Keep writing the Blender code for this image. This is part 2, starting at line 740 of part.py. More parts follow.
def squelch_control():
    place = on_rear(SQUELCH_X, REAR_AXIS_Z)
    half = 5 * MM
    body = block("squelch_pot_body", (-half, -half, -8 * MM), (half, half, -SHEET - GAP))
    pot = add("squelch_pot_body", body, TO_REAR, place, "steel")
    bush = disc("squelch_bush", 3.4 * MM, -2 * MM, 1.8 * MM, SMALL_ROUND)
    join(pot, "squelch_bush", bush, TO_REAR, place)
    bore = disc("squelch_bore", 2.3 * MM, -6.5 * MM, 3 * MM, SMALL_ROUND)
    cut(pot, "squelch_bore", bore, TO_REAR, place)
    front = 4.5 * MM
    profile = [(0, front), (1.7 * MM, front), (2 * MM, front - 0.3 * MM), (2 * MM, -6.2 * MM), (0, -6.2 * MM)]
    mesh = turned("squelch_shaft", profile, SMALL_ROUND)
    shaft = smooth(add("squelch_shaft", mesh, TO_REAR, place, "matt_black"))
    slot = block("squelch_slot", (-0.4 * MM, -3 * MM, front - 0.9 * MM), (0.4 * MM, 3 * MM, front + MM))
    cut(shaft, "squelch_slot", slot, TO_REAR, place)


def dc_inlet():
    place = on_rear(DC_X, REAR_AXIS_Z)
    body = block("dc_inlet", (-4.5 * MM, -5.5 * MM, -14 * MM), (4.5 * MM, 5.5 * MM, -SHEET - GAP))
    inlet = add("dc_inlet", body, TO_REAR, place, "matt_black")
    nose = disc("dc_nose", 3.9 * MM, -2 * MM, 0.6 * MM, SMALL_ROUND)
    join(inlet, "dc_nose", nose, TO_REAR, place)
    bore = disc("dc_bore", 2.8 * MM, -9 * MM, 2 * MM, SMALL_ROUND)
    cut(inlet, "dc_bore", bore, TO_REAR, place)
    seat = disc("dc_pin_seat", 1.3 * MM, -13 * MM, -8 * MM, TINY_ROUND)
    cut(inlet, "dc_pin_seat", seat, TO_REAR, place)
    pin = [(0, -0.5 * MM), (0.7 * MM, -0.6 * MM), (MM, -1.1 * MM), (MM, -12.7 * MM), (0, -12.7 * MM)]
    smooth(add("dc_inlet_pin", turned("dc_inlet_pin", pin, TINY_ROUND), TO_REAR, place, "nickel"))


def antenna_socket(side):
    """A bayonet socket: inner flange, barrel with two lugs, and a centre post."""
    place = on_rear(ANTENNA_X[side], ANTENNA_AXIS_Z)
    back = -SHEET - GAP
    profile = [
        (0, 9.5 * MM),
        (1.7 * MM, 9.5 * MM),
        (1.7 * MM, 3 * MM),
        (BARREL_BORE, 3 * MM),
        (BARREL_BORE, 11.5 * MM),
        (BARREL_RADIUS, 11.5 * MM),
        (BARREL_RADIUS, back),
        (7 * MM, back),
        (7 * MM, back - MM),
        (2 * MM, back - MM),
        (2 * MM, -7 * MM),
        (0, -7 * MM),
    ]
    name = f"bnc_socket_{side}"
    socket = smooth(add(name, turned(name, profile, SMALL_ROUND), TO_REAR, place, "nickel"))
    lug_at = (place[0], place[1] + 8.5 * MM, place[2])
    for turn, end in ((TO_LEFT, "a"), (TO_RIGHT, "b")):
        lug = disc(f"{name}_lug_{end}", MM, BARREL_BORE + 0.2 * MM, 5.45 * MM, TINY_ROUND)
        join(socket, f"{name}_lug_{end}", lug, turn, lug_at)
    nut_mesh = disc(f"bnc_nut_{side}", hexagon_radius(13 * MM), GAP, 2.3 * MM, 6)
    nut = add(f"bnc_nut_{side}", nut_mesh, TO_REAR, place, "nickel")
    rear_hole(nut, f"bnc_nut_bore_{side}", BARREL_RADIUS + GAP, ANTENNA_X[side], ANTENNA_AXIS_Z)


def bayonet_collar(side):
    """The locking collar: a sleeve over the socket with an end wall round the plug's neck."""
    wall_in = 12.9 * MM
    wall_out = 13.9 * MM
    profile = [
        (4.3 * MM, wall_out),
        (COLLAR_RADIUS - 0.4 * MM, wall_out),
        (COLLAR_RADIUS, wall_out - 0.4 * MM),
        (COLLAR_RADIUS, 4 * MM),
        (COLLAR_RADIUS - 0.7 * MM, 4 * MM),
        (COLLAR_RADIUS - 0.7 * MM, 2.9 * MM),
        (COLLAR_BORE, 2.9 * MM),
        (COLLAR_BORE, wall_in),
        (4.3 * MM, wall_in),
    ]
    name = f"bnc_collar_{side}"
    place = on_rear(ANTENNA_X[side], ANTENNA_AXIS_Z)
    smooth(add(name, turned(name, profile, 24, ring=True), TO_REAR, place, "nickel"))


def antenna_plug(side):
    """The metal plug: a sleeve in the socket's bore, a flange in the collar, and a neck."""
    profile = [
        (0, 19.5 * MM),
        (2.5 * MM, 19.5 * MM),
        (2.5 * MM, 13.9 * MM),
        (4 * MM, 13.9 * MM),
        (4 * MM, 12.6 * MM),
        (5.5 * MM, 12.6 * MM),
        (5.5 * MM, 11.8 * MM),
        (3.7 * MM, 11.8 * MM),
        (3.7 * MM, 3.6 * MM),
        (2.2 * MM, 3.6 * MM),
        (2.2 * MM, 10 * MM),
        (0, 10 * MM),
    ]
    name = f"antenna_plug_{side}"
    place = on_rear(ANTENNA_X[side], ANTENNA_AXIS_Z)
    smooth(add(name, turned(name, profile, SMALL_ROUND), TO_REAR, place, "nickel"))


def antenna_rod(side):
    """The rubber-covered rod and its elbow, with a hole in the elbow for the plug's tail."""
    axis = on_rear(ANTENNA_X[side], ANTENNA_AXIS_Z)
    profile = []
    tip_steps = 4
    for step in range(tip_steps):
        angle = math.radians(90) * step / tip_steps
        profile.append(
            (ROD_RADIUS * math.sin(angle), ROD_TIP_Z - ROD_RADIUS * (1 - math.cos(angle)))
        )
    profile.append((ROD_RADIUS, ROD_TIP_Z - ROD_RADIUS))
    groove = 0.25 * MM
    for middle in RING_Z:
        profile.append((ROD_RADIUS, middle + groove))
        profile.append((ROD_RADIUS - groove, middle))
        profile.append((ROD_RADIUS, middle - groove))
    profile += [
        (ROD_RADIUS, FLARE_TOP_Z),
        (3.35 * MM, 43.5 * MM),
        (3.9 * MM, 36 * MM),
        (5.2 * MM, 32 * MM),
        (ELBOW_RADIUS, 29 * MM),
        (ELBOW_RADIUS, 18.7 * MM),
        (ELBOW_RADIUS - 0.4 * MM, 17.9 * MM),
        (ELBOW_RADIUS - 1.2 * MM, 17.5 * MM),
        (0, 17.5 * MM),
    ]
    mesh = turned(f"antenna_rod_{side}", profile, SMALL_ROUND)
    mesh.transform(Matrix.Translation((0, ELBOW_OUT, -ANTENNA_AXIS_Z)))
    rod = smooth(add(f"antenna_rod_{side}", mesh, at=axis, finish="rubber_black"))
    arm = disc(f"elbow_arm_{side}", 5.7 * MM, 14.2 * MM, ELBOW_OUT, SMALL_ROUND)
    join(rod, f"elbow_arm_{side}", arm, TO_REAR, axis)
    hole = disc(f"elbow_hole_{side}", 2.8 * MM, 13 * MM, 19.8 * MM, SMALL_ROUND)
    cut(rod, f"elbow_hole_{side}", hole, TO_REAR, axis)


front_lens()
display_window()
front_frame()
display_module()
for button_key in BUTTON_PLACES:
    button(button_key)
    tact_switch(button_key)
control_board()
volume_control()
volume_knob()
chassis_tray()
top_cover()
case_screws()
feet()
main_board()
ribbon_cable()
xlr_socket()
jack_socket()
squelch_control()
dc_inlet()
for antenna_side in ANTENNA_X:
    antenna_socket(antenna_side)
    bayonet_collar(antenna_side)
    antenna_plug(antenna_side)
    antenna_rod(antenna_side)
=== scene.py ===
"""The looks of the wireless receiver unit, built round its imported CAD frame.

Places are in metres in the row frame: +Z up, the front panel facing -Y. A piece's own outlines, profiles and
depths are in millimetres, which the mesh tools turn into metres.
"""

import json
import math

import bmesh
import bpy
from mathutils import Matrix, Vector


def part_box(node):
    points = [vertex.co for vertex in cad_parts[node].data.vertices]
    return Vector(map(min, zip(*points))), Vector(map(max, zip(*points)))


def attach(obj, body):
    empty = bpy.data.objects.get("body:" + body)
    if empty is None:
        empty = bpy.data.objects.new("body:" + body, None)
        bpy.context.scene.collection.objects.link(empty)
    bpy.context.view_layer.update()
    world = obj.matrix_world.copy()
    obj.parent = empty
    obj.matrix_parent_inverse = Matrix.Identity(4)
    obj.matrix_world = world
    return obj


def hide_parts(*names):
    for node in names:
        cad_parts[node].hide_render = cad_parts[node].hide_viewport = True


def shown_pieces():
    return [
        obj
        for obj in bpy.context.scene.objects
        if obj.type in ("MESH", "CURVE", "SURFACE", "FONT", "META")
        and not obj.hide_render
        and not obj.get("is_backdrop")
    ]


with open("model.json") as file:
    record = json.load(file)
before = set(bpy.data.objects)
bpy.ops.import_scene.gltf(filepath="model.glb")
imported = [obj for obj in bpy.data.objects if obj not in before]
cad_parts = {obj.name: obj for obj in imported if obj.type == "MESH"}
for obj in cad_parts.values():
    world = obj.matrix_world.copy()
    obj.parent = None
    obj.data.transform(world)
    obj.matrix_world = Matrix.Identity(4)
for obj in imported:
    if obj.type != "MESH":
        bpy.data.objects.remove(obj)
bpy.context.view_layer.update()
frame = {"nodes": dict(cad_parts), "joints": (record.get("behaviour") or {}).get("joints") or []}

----

■ **Required work**
Track down all lines above with the string "model" and copy them.

■ **Reply**
with open("model.json") as file:
bpy.ops.import_scene.gltf(filepath="model.glb")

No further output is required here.